Por Silvana de Oliveira – Perita Judicial, Grafotécnica, Especialista em Provas Digitais e Investigação Forense.
A aparição fugaz de uma pessoa em um documentário de caráter histórico e informativo não é, por si só, suficiente para gerar o dever de indenizar. Foi com esse entendimento que a 3ª Turma do Superior Tribunal de Justiça (STJ) negou provimento ao Recurso Especial nº 2.214.287, afastando a condenação da HBO pelo uso da imagem de um indivíduo que apareceu por apenas dois segundos em documentário sobre o assassinato da atriz Daniella Perez.
O caso reacende um debate sensível e recorrente no Direito: os limites entre o direito à imagem e a liberdade de informação, especialmente quando estão em jogo produções audiovisuais que retratam crimes de grande repercussão social.
O caso concreto

O autor da ação pleiteava indenização de R$ 1001 mil, alegando uso indevido de sua imagem em documentário produzido pela HBO. Ele aparece rapidamente ao lado de Guilherme de Pádua, condenado pelo homicídio de Daniella Perez, durante um período em que ambos frequentavam uma comunidade evangélica após o cumprimento da pena.
Alguns pontos foram decisivos para o desfecho do caso:
- a aparição durou apenas dois segundos;
- o autor não teve seu nome divulgado;
- não exerceu qualquer papel de destaque ou protagonismo;
- a imagem foi utilizada em contexto informativo, sem caráter sensacionalista ou degradante;
- o próprio autor já havia autorizado previamente a divulgação da mesma imagem em reportagem exibida na televisão aberta.
Entendimento do STJ
A relatoria da ministra Nancy Andrighi reforçou que o direito à liberdade de informação inclusive no âmbito de documentários é legítimo quando exercido com:
- veracidade;
- pertinência temática;
- cuidado com os direitos da personalidade.
No caso, o documentário tratava de um crime que gerou comoção nacional, o que confere inequívoco interesse público à obra. Além disso, a ministra destacou que não houve uso degradante da imagem, tampouco qualquer tentativa de vincular o autor ao crime. A exposição foi classificada como acidental e coadjuvante, incapaz de gerar prejuízo à honra ou à imagem do recorrente.


Imagem, lucro e dano: onde está o limite?
O Tribunal de Justiça de Minas Gerais, cujo entendimento foi mantido pelo STJ, também afastou a indenização ao constatar que:
a exclusão da imagem do autor não alteraria o conteúdo, nem o valor comercial do documentário.
Ou seja, não houve exploração econômica individual da imagem, nem incremento do potencial lucrativo da obra por conta daquela aparição específica elemento essencial quando se discute responsabilidade civil nesse contexto.
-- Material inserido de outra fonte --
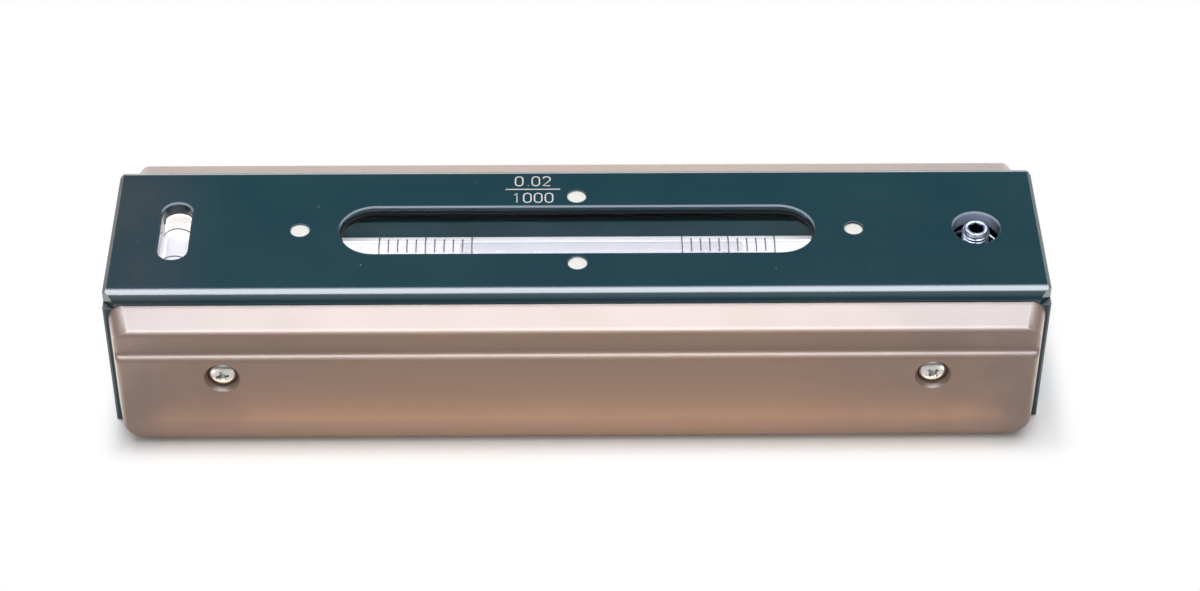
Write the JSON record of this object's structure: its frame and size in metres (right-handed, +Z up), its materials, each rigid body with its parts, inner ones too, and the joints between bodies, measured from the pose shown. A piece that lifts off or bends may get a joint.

“Dois segundos de fama” não bastam
A decisão deixa claro que o Direito não protege suscetibilidades abstratas. Para que haja violação ao direito de imagem, é necessário algo além da mera aparição: é preciso demonstrar dano, exposição indevida, desvio de finalidade ou uso ofensivo.
Como bem pontuou a relatora, causa estranheza a alegação de prejuízo quando o próprio autor consentiu com a circulação da imagem em meio de comunicação de alcance ainda maior, o que enfraquece a tese de associação indevida ou dano moral.
A decisão do STJ reafirma um ponto essencial para o Direito contemporâneo:
📌 nem toda exposição gera dano,
📌 nem todo uso de imagem é ilícito,
📌 nem toda aparição autoriza indenização.
Em tempos de documentários, true crimes e narrativas audiovisuais cada vez mais presentes no debate público, o Judiciário sinaliza que a liberdade de informar não pode ser sufocada, desde que exercida com responsabilidade e respeito aos direitos da personalidade. Às vezes, no Direito assim como na edição de vídeo quem pisca, perde.